Bila demikian, rasanya betul-betul tidak fair, bila kita membandingkan pasangan hidup kita dengan para ‘pendatang baru’. Sebaliknya juga, betul-betul tidak fair bila kita memutuskan perjalan hidup perkawinan yang sudah begitu lama, hanya karena pasangan kita belum bisa setia seperti burung Merpati. Maka saya betul-betul salut pada teman saya yang berhasil keluar dari pergumulan batin yang saya yakin tak mudah, untuk memegang teguh janji kesetiaan perkawinan yang diucapkannya ke hadapan Yang Maha Kuasa sekian tahun silam. Janji yang tak mungkin sanggup dipenuhinya tanpa kekuatan doa. Satu-satunya sumber kekuatan manusia, hingga mampu menghadapi bukan cuma badai tapi juga tsunami juga tornado kehidupan sedasyat apapun dalam hidupnya.

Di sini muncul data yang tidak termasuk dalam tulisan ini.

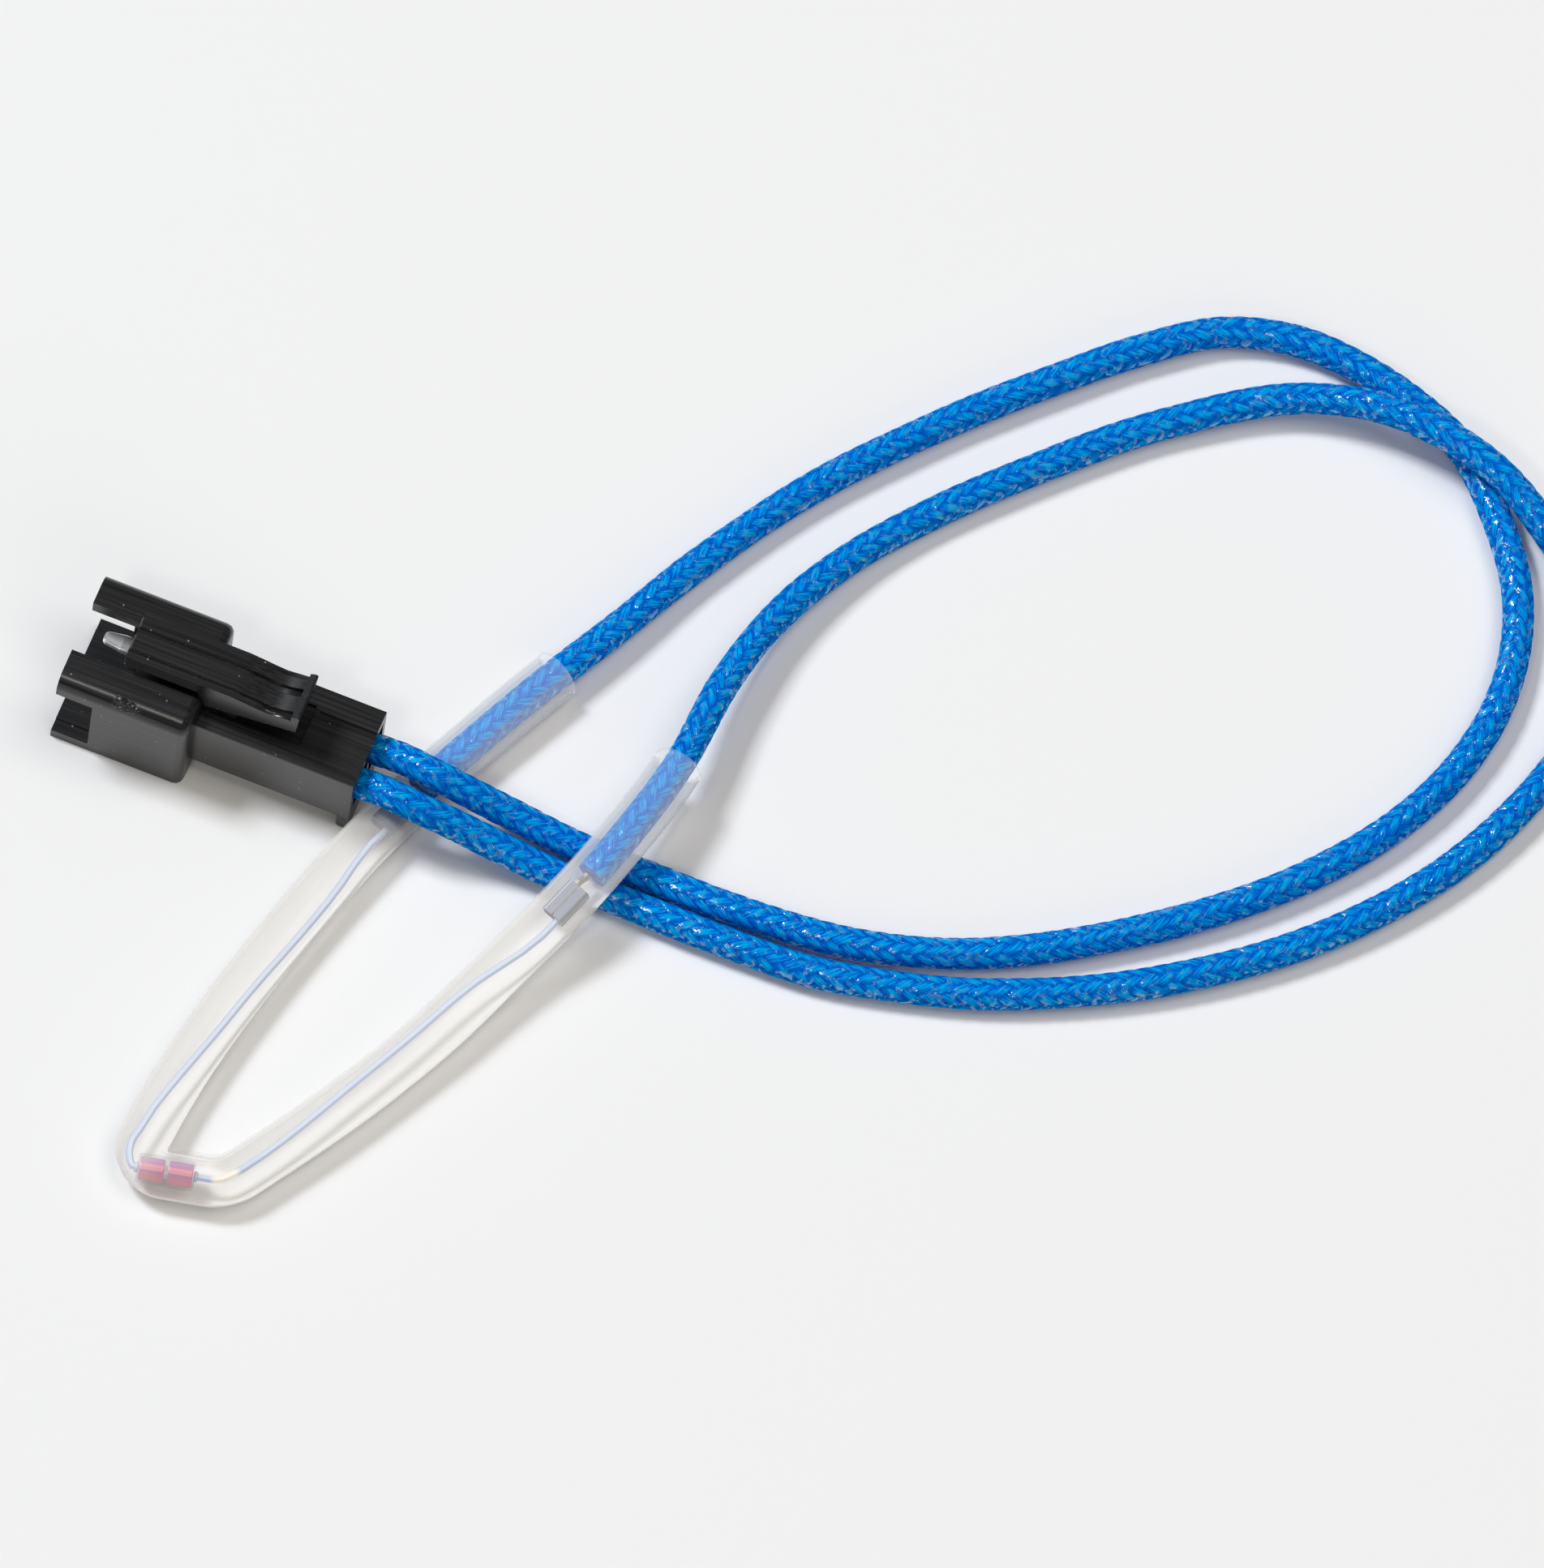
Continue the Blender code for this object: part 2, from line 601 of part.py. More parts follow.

Saya mendadak ingat buku “Merpati Tak Pernah Ingkar Janji” karangan Mba Mira W., yang saya baca saat sekolah menengah dulu. Entah kenapa saya yakin sekali, dengan kekuatan doa, manusia juga bisa kok seperti Merpati yang selalu setia, memaafkan 70 x7 kali alias always Bukan cuma forgiven tapi juga forgotten…till death us part!